• Given instruction: The output should consist solely of the line containing "obj.data.transform(world)" and the lines that follow it through the end of the data below.

======== Data provided ========

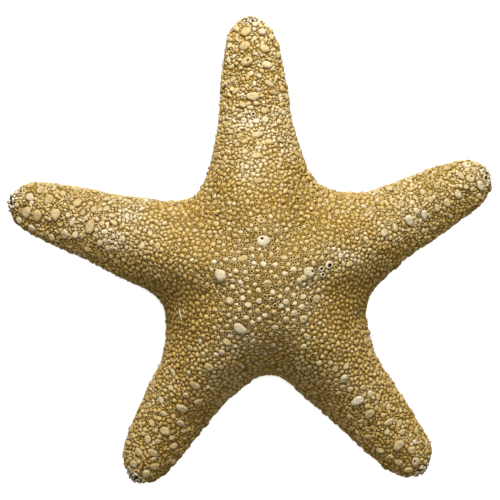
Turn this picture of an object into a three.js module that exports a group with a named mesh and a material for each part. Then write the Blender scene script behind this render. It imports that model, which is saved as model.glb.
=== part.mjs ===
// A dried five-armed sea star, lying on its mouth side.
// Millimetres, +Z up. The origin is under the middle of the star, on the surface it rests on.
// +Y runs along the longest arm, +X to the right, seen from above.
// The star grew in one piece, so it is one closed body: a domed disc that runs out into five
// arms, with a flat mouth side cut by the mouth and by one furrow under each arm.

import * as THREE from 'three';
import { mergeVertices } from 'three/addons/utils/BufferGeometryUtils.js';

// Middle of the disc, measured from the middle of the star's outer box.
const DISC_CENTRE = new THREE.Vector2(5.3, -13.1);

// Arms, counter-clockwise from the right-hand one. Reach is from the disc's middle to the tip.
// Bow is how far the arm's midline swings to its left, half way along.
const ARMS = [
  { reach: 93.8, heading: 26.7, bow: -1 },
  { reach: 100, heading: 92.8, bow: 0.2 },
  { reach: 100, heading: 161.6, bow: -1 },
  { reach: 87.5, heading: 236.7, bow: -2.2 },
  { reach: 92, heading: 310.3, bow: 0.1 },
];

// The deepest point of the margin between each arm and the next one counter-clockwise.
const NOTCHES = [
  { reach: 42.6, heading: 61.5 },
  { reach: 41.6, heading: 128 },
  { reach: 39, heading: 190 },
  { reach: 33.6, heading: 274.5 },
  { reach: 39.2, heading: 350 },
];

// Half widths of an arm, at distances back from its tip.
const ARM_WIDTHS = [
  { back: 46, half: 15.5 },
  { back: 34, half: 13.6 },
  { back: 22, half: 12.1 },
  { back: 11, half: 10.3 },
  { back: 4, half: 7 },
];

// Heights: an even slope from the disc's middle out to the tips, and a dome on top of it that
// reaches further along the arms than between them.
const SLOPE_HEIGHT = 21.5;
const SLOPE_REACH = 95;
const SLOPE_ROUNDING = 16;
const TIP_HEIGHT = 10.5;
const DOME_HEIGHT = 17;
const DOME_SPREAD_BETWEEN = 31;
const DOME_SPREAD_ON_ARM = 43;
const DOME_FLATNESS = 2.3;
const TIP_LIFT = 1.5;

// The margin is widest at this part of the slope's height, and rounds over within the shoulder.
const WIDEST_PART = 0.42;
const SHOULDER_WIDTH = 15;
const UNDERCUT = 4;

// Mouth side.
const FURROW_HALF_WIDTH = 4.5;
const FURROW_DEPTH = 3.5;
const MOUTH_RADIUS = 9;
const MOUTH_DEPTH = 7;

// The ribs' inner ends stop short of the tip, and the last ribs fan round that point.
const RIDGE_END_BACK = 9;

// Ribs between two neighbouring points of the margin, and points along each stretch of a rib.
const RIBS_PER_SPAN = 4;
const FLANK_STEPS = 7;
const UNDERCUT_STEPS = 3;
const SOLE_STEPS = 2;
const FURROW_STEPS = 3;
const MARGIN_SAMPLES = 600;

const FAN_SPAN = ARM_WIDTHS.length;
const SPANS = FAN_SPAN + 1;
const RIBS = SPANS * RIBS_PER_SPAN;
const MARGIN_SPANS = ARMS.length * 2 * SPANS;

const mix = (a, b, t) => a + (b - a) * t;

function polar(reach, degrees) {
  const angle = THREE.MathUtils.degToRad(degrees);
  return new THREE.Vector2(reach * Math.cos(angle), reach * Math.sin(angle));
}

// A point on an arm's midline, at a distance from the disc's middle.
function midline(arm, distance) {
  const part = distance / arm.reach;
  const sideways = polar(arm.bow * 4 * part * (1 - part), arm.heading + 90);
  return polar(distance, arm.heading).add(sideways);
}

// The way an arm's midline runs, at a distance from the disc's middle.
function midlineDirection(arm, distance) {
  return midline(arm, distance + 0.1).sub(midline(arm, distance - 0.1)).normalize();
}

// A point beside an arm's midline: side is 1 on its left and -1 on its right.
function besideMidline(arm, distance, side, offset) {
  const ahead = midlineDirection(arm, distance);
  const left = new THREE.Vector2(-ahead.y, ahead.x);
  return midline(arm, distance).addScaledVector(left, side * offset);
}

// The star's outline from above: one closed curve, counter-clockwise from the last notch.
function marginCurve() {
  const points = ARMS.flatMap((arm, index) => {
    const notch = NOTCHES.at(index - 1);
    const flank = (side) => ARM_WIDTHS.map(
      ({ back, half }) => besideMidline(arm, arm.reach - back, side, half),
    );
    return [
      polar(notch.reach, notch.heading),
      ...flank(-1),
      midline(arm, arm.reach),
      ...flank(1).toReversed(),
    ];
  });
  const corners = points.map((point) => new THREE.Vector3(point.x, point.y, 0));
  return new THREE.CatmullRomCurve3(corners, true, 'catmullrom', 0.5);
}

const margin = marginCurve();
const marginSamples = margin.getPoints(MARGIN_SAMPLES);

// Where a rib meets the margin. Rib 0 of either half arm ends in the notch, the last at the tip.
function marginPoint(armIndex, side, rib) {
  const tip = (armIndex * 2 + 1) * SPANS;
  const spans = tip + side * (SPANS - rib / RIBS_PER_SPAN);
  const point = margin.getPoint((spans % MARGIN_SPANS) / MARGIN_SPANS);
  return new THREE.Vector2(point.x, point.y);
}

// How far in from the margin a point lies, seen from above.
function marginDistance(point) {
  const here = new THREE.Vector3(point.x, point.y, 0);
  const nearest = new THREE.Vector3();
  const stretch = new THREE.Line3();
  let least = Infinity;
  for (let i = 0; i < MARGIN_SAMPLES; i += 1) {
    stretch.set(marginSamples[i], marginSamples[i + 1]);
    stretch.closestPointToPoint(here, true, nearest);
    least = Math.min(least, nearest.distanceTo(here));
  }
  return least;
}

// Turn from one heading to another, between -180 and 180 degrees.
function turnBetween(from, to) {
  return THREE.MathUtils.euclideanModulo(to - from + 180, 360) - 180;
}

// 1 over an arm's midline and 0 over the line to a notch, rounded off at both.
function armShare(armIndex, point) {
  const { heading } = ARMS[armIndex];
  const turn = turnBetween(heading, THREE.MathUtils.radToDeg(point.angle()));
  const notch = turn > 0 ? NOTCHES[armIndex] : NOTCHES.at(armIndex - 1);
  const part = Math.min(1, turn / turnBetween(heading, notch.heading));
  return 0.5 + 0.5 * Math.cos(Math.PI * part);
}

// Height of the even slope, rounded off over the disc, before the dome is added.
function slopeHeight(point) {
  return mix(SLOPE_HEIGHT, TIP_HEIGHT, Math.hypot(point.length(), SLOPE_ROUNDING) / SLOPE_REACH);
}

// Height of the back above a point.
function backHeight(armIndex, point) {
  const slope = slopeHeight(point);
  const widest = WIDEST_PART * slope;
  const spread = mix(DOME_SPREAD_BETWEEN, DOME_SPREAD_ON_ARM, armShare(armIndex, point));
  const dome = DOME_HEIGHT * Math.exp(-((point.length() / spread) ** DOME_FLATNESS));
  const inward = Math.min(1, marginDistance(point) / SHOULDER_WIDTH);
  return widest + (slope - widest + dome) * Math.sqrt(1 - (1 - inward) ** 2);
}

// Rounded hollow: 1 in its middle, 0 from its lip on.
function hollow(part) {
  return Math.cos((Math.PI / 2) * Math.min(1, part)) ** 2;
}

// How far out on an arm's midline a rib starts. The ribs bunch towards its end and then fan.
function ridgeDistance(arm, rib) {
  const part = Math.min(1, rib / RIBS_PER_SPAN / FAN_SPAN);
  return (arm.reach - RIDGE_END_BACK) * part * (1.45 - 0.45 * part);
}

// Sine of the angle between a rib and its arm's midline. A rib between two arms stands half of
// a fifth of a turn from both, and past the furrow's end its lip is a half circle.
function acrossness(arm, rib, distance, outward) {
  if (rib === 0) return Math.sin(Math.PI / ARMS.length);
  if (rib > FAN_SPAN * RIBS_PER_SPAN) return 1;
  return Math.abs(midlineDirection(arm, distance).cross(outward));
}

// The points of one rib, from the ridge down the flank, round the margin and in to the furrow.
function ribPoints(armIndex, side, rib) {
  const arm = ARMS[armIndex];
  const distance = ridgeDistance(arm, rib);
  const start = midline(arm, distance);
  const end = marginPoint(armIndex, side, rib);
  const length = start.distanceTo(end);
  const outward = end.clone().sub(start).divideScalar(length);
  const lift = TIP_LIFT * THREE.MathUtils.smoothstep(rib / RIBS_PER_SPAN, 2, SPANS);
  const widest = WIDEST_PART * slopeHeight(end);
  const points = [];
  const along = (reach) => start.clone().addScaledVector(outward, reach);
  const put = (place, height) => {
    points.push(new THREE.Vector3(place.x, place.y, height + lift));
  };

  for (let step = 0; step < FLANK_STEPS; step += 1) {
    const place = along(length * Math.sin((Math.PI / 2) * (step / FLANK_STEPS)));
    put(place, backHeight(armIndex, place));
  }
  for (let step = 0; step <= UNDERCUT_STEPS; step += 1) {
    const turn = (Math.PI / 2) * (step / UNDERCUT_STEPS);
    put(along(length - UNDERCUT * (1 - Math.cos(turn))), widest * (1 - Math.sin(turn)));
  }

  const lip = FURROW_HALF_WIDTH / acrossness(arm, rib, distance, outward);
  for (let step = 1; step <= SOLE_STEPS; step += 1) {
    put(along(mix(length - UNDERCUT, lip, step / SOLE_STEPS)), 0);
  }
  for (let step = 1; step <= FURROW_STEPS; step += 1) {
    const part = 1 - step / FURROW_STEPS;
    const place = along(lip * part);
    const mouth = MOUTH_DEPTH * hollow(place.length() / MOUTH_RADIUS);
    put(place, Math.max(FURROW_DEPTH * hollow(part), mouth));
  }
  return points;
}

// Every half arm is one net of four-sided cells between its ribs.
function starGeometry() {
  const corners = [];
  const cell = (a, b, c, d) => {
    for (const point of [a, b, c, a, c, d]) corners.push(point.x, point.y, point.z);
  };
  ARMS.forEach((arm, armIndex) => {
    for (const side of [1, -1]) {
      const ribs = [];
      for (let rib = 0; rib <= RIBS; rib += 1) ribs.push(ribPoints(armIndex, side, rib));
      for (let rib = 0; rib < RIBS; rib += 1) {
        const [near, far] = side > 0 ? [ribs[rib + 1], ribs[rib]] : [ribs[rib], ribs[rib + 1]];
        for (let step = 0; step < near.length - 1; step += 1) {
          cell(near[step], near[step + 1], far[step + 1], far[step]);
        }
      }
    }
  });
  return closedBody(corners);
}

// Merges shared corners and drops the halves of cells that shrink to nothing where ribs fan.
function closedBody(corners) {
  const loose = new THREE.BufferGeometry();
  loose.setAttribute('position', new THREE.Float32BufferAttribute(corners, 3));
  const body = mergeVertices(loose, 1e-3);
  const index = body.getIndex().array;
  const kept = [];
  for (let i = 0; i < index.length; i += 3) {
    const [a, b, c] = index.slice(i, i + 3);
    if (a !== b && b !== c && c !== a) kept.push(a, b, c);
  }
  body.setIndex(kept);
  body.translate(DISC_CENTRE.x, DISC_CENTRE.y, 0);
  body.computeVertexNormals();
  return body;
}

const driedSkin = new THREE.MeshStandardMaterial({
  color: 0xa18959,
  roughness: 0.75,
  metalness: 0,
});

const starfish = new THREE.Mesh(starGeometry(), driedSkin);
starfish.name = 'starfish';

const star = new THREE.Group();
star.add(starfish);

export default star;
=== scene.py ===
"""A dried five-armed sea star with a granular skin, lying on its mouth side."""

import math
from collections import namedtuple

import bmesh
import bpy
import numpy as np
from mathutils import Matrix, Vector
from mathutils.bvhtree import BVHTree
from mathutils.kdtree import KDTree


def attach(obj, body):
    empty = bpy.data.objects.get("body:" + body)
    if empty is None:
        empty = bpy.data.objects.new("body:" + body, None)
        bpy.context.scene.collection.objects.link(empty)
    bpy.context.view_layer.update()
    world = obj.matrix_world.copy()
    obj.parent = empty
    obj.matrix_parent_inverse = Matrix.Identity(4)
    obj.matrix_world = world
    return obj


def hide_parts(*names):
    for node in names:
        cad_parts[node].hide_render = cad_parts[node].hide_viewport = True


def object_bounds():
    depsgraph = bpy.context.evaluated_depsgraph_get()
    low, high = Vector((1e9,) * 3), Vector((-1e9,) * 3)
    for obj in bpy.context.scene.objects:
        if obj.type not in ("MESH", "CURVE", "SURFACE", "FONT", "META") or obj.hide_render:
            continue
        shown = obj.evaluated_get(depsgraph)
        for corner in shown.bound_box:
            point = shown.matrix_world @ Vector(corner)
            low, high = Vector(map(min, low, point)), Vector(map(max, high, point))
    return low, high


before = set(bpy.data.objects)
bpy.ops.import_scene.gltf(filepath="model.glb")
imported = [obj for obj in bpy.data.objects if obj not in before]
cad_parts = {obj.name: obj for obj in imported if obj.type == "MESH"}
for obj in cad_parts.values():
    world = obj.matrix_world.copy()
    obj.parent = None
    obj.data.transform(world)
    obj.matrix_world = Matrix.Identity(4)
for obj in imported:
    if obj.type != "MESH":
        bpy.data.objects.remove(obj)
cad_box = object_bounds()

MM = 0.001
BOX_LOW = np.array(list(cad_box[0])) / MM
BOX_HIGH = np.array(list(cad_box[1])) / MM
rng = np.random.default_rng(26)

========

• Task output:
    obj.data.transform(world)
    obj.matrix_world = Matrix.Identity(4)
for obj in imported:
    if obj.type != "MESH":
        bpy.data.objects.remove(obj)
cad_box = object_bounds()

MM = 0.001
BOX_LOW = np.array(list(cad_box[0])) / MM
BOX_HIGH = np.array(list(cad_box[1])) / MM
rng = np.random.default_rng(26)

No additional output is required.